こうして内部進学の道を断たれた私は、地元の南高校へと進学した。
〇
よほど疲れた顔をしていたのか、運転手の民安さんが気遣って声をかけてくれた。
「天華様。ご気分がすぐれませんか? もう少しゆっくり走りましょうか」
「ありがとうございます。大丈夫です」
もう過去に目を向けるのはやめよう。
これまでだって、何度も自分にそう言い聞かせてきたではないか。過去を振り返ったところで、暗い気持ちになるだけだ。
高校に入っても部活動をする気にはなれなかった。本当は生徒会長になるつもりもなかった。けれども他に立候補者もなく、私を後押ししてくれる同級生たちの勢いにもあらがえず、流されるまま大きな役職についてしまった。

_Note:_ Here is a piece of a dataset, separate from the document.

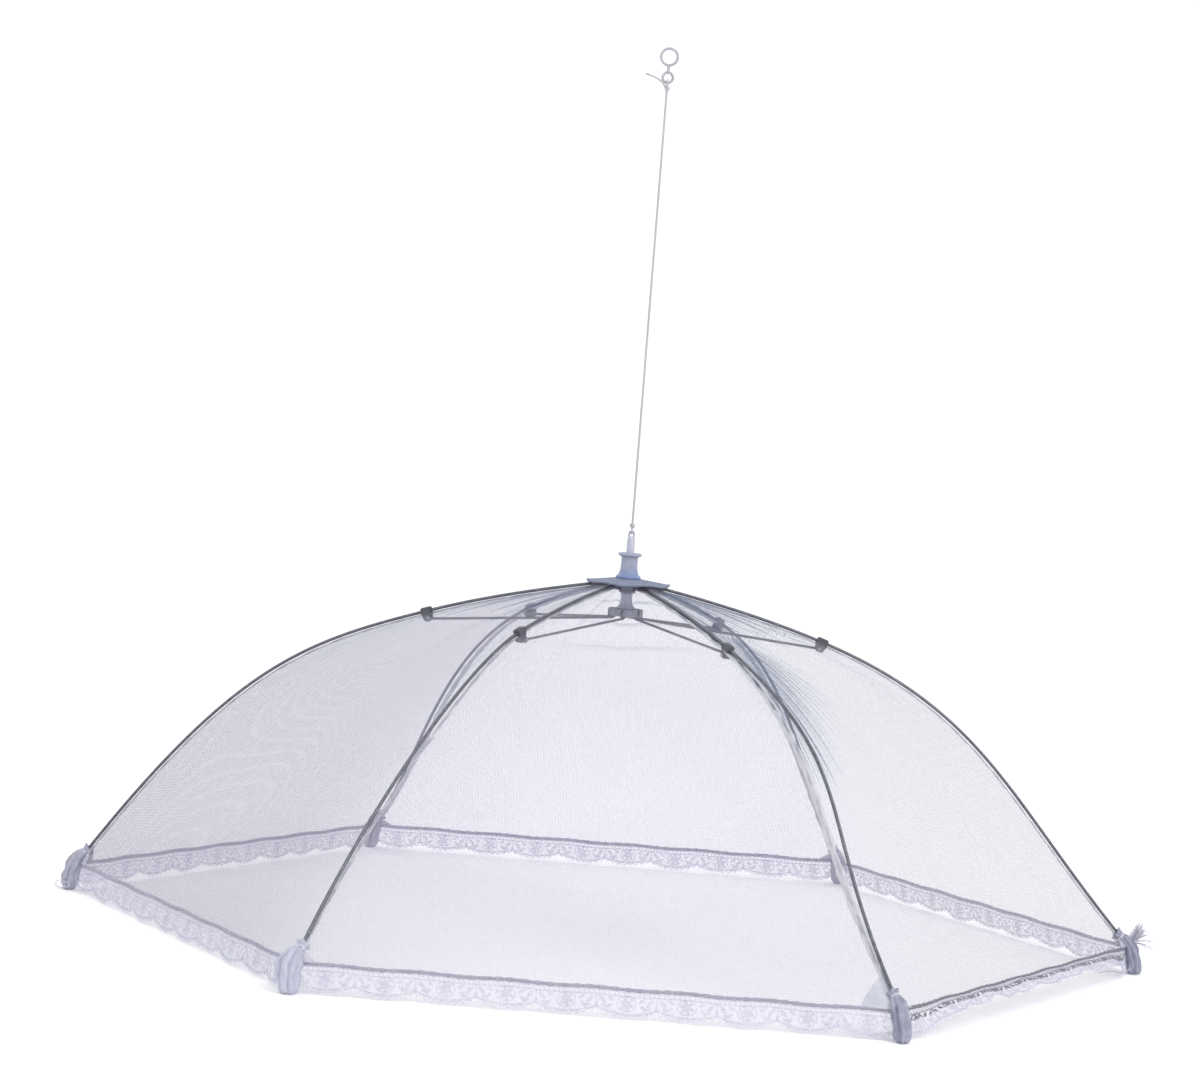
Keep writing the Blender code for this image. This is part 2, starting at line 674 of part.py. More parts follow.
def make_runner():
    """Slotted disc that holds the struts' ring wire in a groove below."""
    groove_half = RUNNER_RING_WIRE_RADIUS + FIT
    groove_roof = RUNNER_RING_HEIGHT + groove_half
    outline = [
        (ROD_BORE_RADIUS, RUNNER_FLOOR),
        (RUNNER_RING_RADIUS - groove_half, RUNNER_FLOOR),
        (RUNNER_RING_RADIUS - groove_half, groove_roof),
        (RUNNER_RING_RADIUS + groove_half, groove_roof),
        (RUNNER_RING_RADIUS + groove_half, RUNNER_FLOOR),
        (RUNNER_RADIUS, RUNNER_FLOOR),
        (RUNNER_RADIUS, RUNNER_TOP - RUNNER_EDGE),
        (RUNNER_RADIUS - RUNNER_EDGE, RUNNER_TOP),
        (ROD_BORE_RADIUS, RUNNER_TOP),
    ]
    obj = turned("runner", outline, 2 * ROUND_SIDES)
    slots = slot_cutters(
        "strut_slot",
        strut_hook().x - STRUT_WIRE_RADIUS,
        RUNNER_RADIUS + OVERRUN,
        STRUT_WIRE_RADIUS + FIT,
        STRUT_SIDE,
        RUNNER_FLOOR - OVERRUN,
        RUNNER_TOP + OVERRUN,
    )
    return combine(obj, slots, "DIFFERENCE")


def make_spindle():
    """Stepped rod: a riveted foot below the runner, a neck whose shoulder stops
    under the crown, and a thin rod with an eye that passes up through it."""
    foot_top = RUNNER_FLOOR - FIT
    foot = foot_top - SPINDLE_HEAD_THICKNESS
    neck_floor = RUNNER_TOP + FIT
    neck_top = HOLDER_BOSS_FLOOR - FIT
    outline = [
        (0, foot),
        (SPINDLE_HEAD_RADIUS, foot),
        (SPINDLE_HEAD_RADIUS, foot_top),
        (SPINDLE_RADIUS, foot_top),
        (SPINDLE_RADIUS, neck_floor),
        (SPINDLE_NECK_RADIUS, neck_floor),
        (SPINDLE_NECK_RADIUS, neck_top),
        (SPINDLE_RADIUS, neck_top),
        (SPINDLE_RADIUS, SPINDLE_TOP - COLLAR_CHAMFER),
        (SPINDLE_RADIUS - COLLAR_CHAMFER, SPINDLE_TOP),
        (0, SPINDLE_TOP),
    ]
    obj = turned("spindle", outline)
    eye = circle_wire("eye", SPINDLE_EYE_RADIUS, SPINDLE_EYE_WIRE_RADIUS, EYE_HEIGHT, "XZ", 16)
    return combine(obj, [eye], "UNION")


def circle_wire(name, radius, wire_radius, height, plane, steps):
    """An upright wire circle centred on the axis."""
    points = []
    for step in range(steps):
        angle = 2 * math.pi * step / steps
        across, up = radius * math.cos(angle), height + radius * math.sin(angle)
        points.append(Vector((across, 0, up)) if plane == "XZ" else Vector((0, across, up)))
    return wire_mesh(name, points, wire_radius, closed=True)


def make_collar():
    """Moulded crown collar with a top flange and a flared foot."""
    cone_top = COLLAR_FLOOR + COLLAR_FLARE_HEIGHT + COLLAR_CONE_HEIGHT
    flange_floor = COLLAR_TOP - COLLAR_FLANGE_HEIGHT
    outline = [
        (ROD_BORE_RADIUS, SLEEVE_FLOOR),
        (SLEEVE_RADIUS, SLEEVE_FLOOR),
        (SLEEVE_RADIUS, COLLAR_FLOOR),
        (COLLAR_FLARE_RADIUS, COLLAR_FLOOR),
        (COLLAR_FLARE_RADIUS, COLLAR_FLOOR + COLLAR_FLARE_HEIGHT),
        (COLLAR_RADIUS, cone_top),
        (COLLAR_RADIUS, flange_floor - COLLAR_CHAMFER),
        (COLLAR_RADIUS + COLLAR_CHAMFER, flange_floor),
        (COLLAR_FLANGE_RADIUS, flange_floor),
        (COLLAR_FLANGE_RADIUS, COLLAR_TOP - COLLAR_CHAMFER),
        (COLLAR_FLANGE_RADIUS - COLLAR_CHAMFER, COLLAR_TOP),
        (ROD_BORE_RADIUS, COLLAR_TOP),
    ]
    return turned("crown_collar", outline, 24)


def make_patch():
    """Cloth disc over the ribs, clamped between the collar and the holder."""
    bore = SLEEVE_RADIUS + FIT
    fall = (PATCH_RADIUS - HOLDER_RADIUS) * math.tan(RIB_TOP_SLOPE)
    outline = [
        (bore, PATCH_FLOOR),
        (HOLDER_RADIUS, PATCH_FLOOR),
        (PATCH_RADIUS, PATCH_FLOOR - fall),
        (PATCH_RADIUS, PATCH_FLOOR - fall + PATCH_THICKNESS),
        (HOLDER_RADIUS, PATCH_FLOOR + PATCH_THICKNESS),
        (bore, PATCH_FLOOR + PATCH_THICKNESS),
    ]
    return turned("top_patch", outline, 36)


def make_pull_ring():
    """Moulded finger ring with a smaller ring below for the cord."""
    big = circle_wire("pull_ring", RING_RADIUS, RING_WIRE_RADIUS, RING_HEIGHT, "XZ", 24)
    small = circle_wire("tie_ring", TIE_RING_RADIUS, RING_WIRE_RADIUS, TIE_RING_HEIGHT, "XZ", 18)
    low = Vector((0, 0, TIE_RING_HEIGHT + TIE_RING_RADIUS))
    high = Vector((0, 0, RING_HEIGHT - RING_RADIUS))
    neck = rod_between("neck", low, high, RING_NECK_RADIUS, 10)
    return combine(big, [small, neck], "UNION")


def smooth_route(points, steps):
    """Points on a smooth curve through a route's own points."""
    padded = [points[0]] + list(points) + [points[-1]]
    found = []
    for first, second, third, fourth in zip(padded, padded[1:], padded[2:], padded[3:]):
        a, b, c, d = (Vector(p) for p in (first, second, third, fourth))
        for step in range(steps):
            t = step / steps
            found.append(
                b + (c - a) * t / 2
                + (a * 2 - b * 5 + c * 4 - d) * t * t / 2
                + (b * 3 - a - c * 3 + d) * t ** 3 / 2
            )
    return found + [Vector(points[-1])]


def make_low_knot():
    """Knot above the spindle's eye, with the loop of cord through the eye."""
    loop = circle_wire("spindle_knot", EYE_TIE_RADIUS, CORD_RADIUS, EYE_BAR_HEIGHT, "YZ", 14)
    lump = knot("lump", (0, 0, LOW_KNOT_HEIGHT))
    return combine(loop, [lump], "UNION")


def make_high_knot():
    """Knot below the pull ring, with its loop and the cord's free tail."""
    loop = circle_wire("ring_knot", RING_TIE_RADIUS, CORD_RADIUS, TIE_BAR_HEIGHT, "YZ", 14)
    lump = knot("lump", (0, 0, HIGH_KNOT_HEIGHT))
    tail = wire_mesh("tail", [p + Vector((0, 0, HIGH_KNOT_HEIGHT)) for p in smooth_route(TAIL_ROUTE, 2)], CORD_RADIUS)
    return combine(loop, [lump, tail], "UNION")


def make_cord():
    """The cord's free stretch, pulled straight up from the spindle."""
    steps = round((CORD_TOP - CORD_BOTTOM) / CORD_STEP)
    points = [Vector((0, 0, CORD_BOTTOM + (CORD_TOP - CORD_BOTTOM) * n / steps)) for n in range(steps + 1)]
    return wire("cord", points, CORD_RADIUS)


def finish(obj, parent, material):
    """Name the material, smooth the surface and hang the piece on its pivot."""
    if obj.type == "MESH":
        shade(obj.data)
    obj.data.materials.clear()
    obj.data.materials.append(material)
    obj.parent = parent


def make_pivot(name, place, angle=0.0, parent=None):
    pivot = link_object(name, None)
    pivot.location = place
    pivot.rotation_euler = (0, 0, angle)
    pivot.parent = parent
    return pivot


def place_copies(prototype, base, pivots, colour, roughness, metallic):
    """One named copy of a piece on each pivot, numbered from 1."""
    for number, pivot in enumerate(pivots, start=1):
        name = f"{base}_{number}"
        copy = link_object(name, prototype.data.copy())
        finish(copy, pivot, make_material(name, colour, roughness, metallic))
    drop(prototype)


def place_once(obj, name, parent, colour, roughness, metallic):
    obj.name = name
    finish(obj, parent, make_material(name, colour, roughness, metallic))


def build_crown():
    crown = make_pivot("crown_frame", (0, 0, 0))
    place_once(make_collar(), "crown_collar", crown, (0.62, 0.64, 0.74), 0.45, 0.0)
    place_once(make_holder(), "rib_holder", crown, (0.55, 0.57, 0.66), 0.5, 0.0)
    wire_ring = ring("crown_ring", RIB_PIVOT_RADIUS, CROWN_RING_WIRE_RADIUS, RIB_PIVOT_HEIGHT)
    place_once(wire_ring, "crown_ring_wire", crown, (0.35, 0.35, 0.36), 0.35, 0.9)
    place_once(make_patch(), "top_patch", crown, (0.66, 0.68, 0.78), 0.9, 0.0)


def build_runner():
    guide = make_pivot("runner_slide", (0, 0, 0))
    place_once(make_runner(), "runner", guide, (0.5, 0.51, 0.56), 0.5, 0.0)
    wire_ring = ring("runner_ring", RUNNER_RING_RADIUS, RUNNER_RING_WIRE_RADIUS, RUNNER_RING_HEIGHT)
    place_once(wire_ring, "runner_ring_wire", guide, (0.35, 0.35, 0.36), 0.35, 0.9)
    place_once(make_spindle(), "spindle", guide, (0.66, 0.67, 0.74), 0.45, 0.0)
    place_once(make_low_knot(), "spindle_knot", guide, (0.72, 0.72, 0.74), 0.8, 0.0)
    place_once(make_cord(), "cord", guide, (0.72, 0.72, 0.74), 0.7, 0.0)
    place_once(make_high_knot(), "ring_knot", guide, (0.72, 0.72, 0.74), 0.8, 0.0)
    place_once(make_pull_ring(), "pull_ring", guide, (0.6, 0.6, 0.63), 0.4, 0.0)


def build_arms():
    rib_pivots, strut_pivots = [], []
    for number in range(RIB_COUNT):
        place = arm_point(azimuth(number), PIVOT.x, 0, PIVOT.y)
        rib_pivot = make_pivot(f"rib_pivot_{number + 1}", place, azimuth(number))
        offset = STRUT_PIVOT - PIVOT
        strut_pivot = make_pivot(f"strut_pivot_{number + 1}", (offset.x, 0, offset.y), 0.0, rib_pivot)
        rib_pivots.append(rib_pivot)
        strut_pivots.append(strut_pivot)
    place_copies(make_rib(), "rib", rib_pivots, (0.2, 0.2, 0.21), 0.4, 0.9)
    place_copies(make_clip(), "joint_clip", rib_pivots, (0.16, 0.15, 0.15), 0.55, 0.0)
    place_copies(make_pin(), "clip_pin", rib_pivots, (0.4, 0.4, 0.41), 0.35, 0.9)
    place_copies(make_strut(), "strut", strut_pivots, (0.24, 0.24, 0.25), 0.4, 0.9)
    place_copies(make_pocket(), "corner_pocket", rib_pivots, (0.55, 0.55, 0.65), 0.9, 0.0)
    place_copies(make_seam_tape(), "seam_tape", rib_pivots, (0.75, 0.75, 0.8), 0.9, 0.0)


def build_panels():
    pivots = []
    for number in range(RIB_COUNT):
        angle = azimuth(number, 0.5)
        place = arm_point(angle, RIB_PIVOT_RADIUS, 0, RIB_PIVOT_HEIGHT)
        pivots.append(make_pivot(f"panel_pivot_{number + 1}", place, angle))
    place_copies(make_net(), "net_panel", pivots, (0.78, 0.77, 0.87), 0.9, 0.0)
    place_copies(make_lace(), "lace_edge", pivots, (0.82, 0.82, 0.9), 0.9, 0.0)


def main():
    clear_scene()
    build_crown()
    build_runner()
    build_arms()
    build_panels()
    bpy.context.view_layer.update()


main()
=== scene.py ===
"""Looks of the pull-cord mesh food cover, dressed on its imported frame.

Metres, +Z up, the table at zero. Rib 1 points along +X and the others follow
anticlockwise; the camera looks along +Y.
"""

import math
import random

import bmesh
import bpy
from mathutils import Matrix, Vector


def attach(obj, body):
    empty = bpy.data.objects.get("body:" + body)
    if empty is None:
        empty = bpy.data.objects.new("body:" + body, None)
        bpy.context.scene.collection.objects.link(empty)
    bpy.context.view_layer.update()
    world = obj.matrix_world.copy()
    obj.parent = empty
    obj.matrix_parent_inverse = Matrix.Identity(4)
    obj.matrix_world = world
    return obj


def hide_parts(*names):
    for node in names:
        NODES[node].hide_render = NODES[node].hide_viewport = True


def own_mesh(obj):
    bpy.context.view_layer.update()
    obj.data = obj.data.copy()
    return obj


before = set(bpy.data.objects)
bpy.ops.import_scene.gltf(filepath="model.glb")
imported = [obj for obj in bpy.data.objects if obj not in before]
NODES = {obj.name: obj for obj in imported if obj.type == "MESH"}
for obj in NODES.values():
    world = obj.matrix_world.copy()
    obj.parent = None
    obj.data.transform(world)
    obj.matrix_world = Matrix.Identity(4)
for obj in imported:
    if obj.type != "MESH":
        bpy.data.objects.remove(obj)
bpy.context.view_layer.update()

# The frame's own sizes, as its source has them
RIB_COUNT = 6
RIM_RADIUS = 0.325
HEM_HEIGHT = 0.017
RIB_WIRE_RADIUS = 0.001
RIB_TOP_SLOPE = math.radians(9.8)
RIB_END_SLOPE = math.radians(38.0)
RIB_HANDLES = (0.845, 0.29)
PIVOT = Vector((0.008, 0.2143))
RIB_LOOP_RADIUS = 0.002
CLIP_RADIUS = 0.122
CLIP_DROP = 0.0046
STRUT_SIDE = 0.0033
RUNNER_RING_RADIUS = 0.009
RUNNER_RING_HEIGHT = 0.196
RUNNER_FLOOR = 0.1956
RUNNER_TOP = 0.2
HOLDER_TOP = 0.21745
COLLAR_FLOOR = 0.21855
COLLAR_TOP = 0.23435
SPINDLE_TOP = 0.24425
EYE_BAR_HEIGHT = 0.24775
RING_HEIGHT = 0.5382
TIE_RING_HEIGHT = 0.5256
CORD_RADIUS = 0.0007
CORD_BOTTOM = 0.25345
CORD_TOP = 0.51654
POCKET_GRIP = 0.0085
POCKET_REACH = 0.0045
POCKET_RADIUS = 0.0042
SEAM_START_RADIUS = 0.0125
NET_BOW = 0.005
LACE_DEPTH = 0.0158
LACE_TOP = 0.0009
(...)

内心びくびくしていたけれど、高校生ともなるとみな少しは大人になるのか、あるいは女子校とは女子の質が違うのか、過ごしにくさは感じなかった。
むしろ応援してくれる人の多さに驚き、私は少しずつ自信を回復させていった。おかげで今ではやってよかったと前向きな気持ちで取り組めている。
流れゆく車窓の外に目を向けてみる。
こんな雨の中、ずぶ濡れになりながら、雨合羽をかぶった人が猛スピードで自転車をこいでいる。よほど急ぐ事情があるようだ。
そう言えば、私に恋をしている男子がいる、と蛍が言っていたっけ。
どうやらその男子は私を七夕祭りに誘おうとしてくれているらしい。いったい誰だろう?
嬉しさよりも、申し訳ない気持ちの方が先に心に広がっていく。
だって、私が恋をするはずがない。
誰かを好きになるなんて、今の私には考えられない。
なぜなら、悔しいけれども蛍の言う通り、私は本質的にはあまり人を好んではいないのだから。
ようやく車が家に到着する。
雨の影響で道路が混みあっており、いつもより時間がかかってしまった。
建物の中に入ると、玄関で母が待ち構えていた。
「天華さん、ずいぶん遅かったですね。昼食はもう出来ていますから、早くすませてちょうだい。急がないと塾に間に合わなくなりますよ」
「分かりました、お母様」
私は母に素直に従うと、手洗い場へと急いだ。私のスケジュールは完全に母に管理されている。母の思い描く通りに動かないと、また機嫌を損ねかねない。
日曜日なのに父がいないのは仕事のせい? それともまた愛人のところ?
そう疑問に思ったけれども、口に出せるはずもない。